If return to discussed article – thermal activity of the planet is not the priority factor that should be taken in account when searching for ETI life.
Earth might lose it’s plate tectonics after a hundred million years if placed at Venus distance from the Sun. One does not have to take consideration of thermal activity when looking for ETI life especially if they have interstellar travel since they can go to any planet.
Indigenous ETI is a different story though since on a planet without plate tectonics there is no carbon cycle and less replenishment of atmosphere over time. Mars is a good example.
Very late comment, just for the record (I did not have the time back then and then I forgot):
With regard to planetary (and hence stellar) chemical composition and habitability, and in particular plate tectonics, there are a few interesting papers:
– The Chemical Composition of Tau Ceti and Possible Effects on Terrestrial Planets, by Pagano et al., 2015.
– THORIUM ABUNDANCES IN SOLAR TWINS AND ANALOGUES: IMPLICATIONS FOR THE HABITABILITY OF EXTRASOLAR PLANETARY SYSTEMS, by Unterborn et al., 2015.
– Thorium in solar twins: implications for habitability in rocky planets, by Botelho et al., 2018.

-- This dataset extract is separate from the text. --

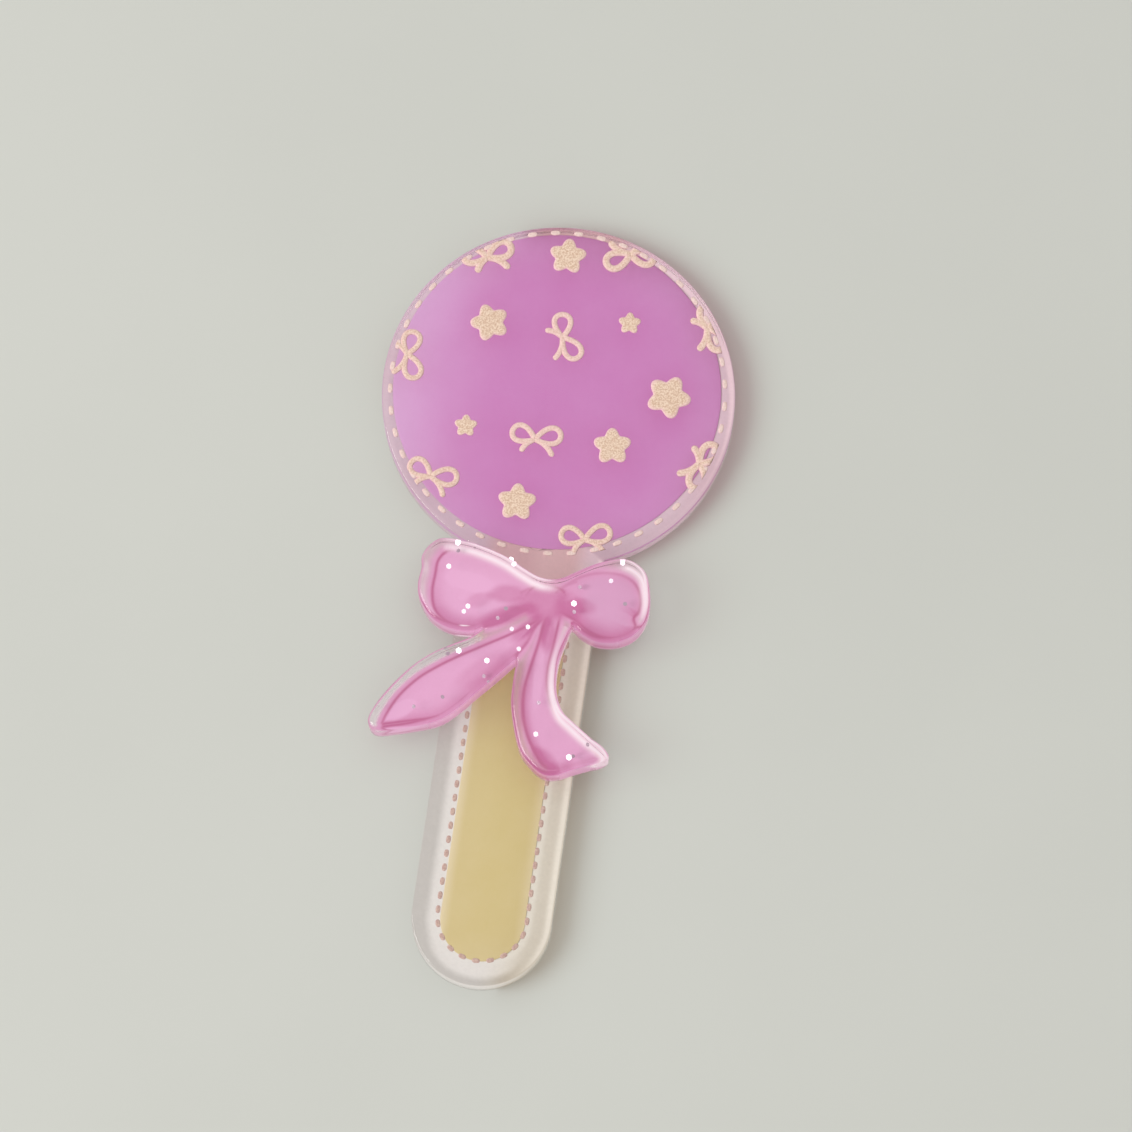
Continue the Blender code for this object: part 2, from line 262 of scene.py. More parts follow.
face_acrylic = clear_acrylic("acrylic face", (0.99, 0.98, 0.98, 1), (0.98, 0.97, 0.97, 1),
                             0.04, (0.95, 0.95, 0.95), 0.004)
near_edge, far_edge, head_far_edge = (
    clear_acrylic(name, (0.98, 0.97, 0.96, 1), (0.95, 0.94, 0.94, 1), 0.2, lamp_share, 0.01)
    for name, lamp_share in (("acrylic edge to the lamp", (0.88, 0.87, 0.87)),
                             ("stick edge from the lamp", (0.36, 0.25, 0.16)),
                             ("head edge from the lamp", (0.37, 0.12, 0.17))))
plate_rings, plate_poles = slab_rings(plate_outline, PLATE_HUB, 0.0, PLATE_THICKNESS,
                                      PLATE_EDGE_ROUND)
plate = shells("plate", plate_rings, plate_poles,
               (face_acrylic, near_edge, far_edge, head_far_edge))
split_edge(plate, parting_y=HEAD_EDGE_Y)
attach(plate, "root")
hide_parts("clear_plate")


# Back coat: a thin milky film on the plate's back, with the light of the clear rim painted on it:
# grey along the edge to the lamp, white further in and along the far edge, a painted glow along the
# far edge, lilac round the purple, and a painted warm shade at the neck under the bow.

COAT_LOW = 0.005
COAT_HIGH = 0.020
COAT_DEPTHS = np.concatenate((np.linspace(0.04, 2.0, 33), (2.2, 2.5)))


def give_facts(piece, **facts):
    """Stores one number for each point of a piece under each name."""
    for fact, values in facts.items():
        layer = piece.data.attributes.new(fact, "FLOAT", "POINT")
        layer.data.foreach_set("value", values)


def soft_step(values, low, high):
    """0 up to low and 1 from high on: 3 s^2 - 2 s^3 of the share s of the way."""
    share = np.clip((values - low) / (high - low), 0, 1)
    return share * share * (3 - 2 * share)


def hump(values, middle, width):
    """1 at the middle and falling off to both sides: exp(-(distance / width)^2)."""
    return np.exp(-((values - middle) / width) ** 2)


def outward(outline):
    """For each point of a counter-clockwise outline, the direction straight out of it."""
    along = np.roll(outline, -1, axis=0) - np.roll(outline, 1, axis=0)
    along /= np.linalg.norm(along, axis=1)[:, None]
    return np.stack((along[:, 1], -along[:, 0]), axis=1)


coat_flat = np.array([plate_outline(depth) for depth in COAT_DEPTHS])
coat_flat = np.concatenate((coat_flat, [PLATE_HUB + share * (coat_flat[-1] - PLATE_HUB)
                                        for share in (0.75, 0.5, 0.25)]))
coat_rows = len(coat_flat)
coat_level = np.concatenate((np.full(coat_rows, COAT_LOW), np.full(coat_rows, COAT_HIGH)))
coat_flat = np.concatenate((coat_flat[::-1], coat_flat))
coat_rings = np.concatenate((coat_flat, np.broadcast_to(coat_level[:, None, None],
                                                        (*coat_flat.shape[:2], 1))), axis=-1)
coat_depth = np.concatenate((COAT_DEPTHS, np.full(3, 3.0)))
coat_depth = np.concatenate((coat_depth[::-1], coat_depth))[:, None]
coat_out = outward(plate_outline(0.5))
coat_away = -(coat_out @ (to_lamp[:2] / np.linalg.norm(to_lamp[:2])))
coat_foot = soft_step(-coat_out[:, 1], 0.3, 0.9)
coat_head = soft_step(coat_flat[..., 1], 1.0, 4.0)
coat_far = soft_step(coat_away, 0.0, 0.8)
# Painted light: how lit each ring of the coat is drawn (grey along the edge to the lamp, white
# further in and near the far edge), and a painted glow along the edges away from the lamp.
near_light = (soft_step(coat_depth, 0.75, 1.50) * (1 - coat_foot)
              + soft_step(coat_depth, 0.52, 1.08) * coat_foot)
far_light = 0.35 + 0.65 * np.maximum(hump(coat_depth, 0.28, 0.30),
                                     0.6 * soft_step(coat_depth, 1.25, 1.7))
stick_light = near_light + (far_light - near_light) * coat_far
head_light = np.maximum(hump(coat_depth, 0.22, 0.26), 0.45 * coat_far) * (0.35 + 0.65 * coat_far)
painted_coat_light = stick_light + (head_light - stick_light) * coat_head
stick_glow = coat_far * (0.35 + 0.65 * hump(coat_depth, 0.28, 0.30))
head_glow = soft_step(coat_away, -0.2, 0.5) * (0.4 + 0.6 * hump(coat_depth, 0.15, 0.30))
painted_coat_glow = stick_glow + (head_glow - stick_glow) * coat_head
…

The first one (with regard to Tau Ceti) is particularly interesting, because it examines the higher Mg/Si ratio, which “would have a drastic impact on the rheology of the mantles”, i.e. much lower viscosity.
“planets around Tau Ceti may have much more vigorous and long-lived mantle convection, which would in turn affect the activity of surface processes and (faster) bio-geochemical cycling.”.
This also relates to the very first comment here by Abelard Lindsey.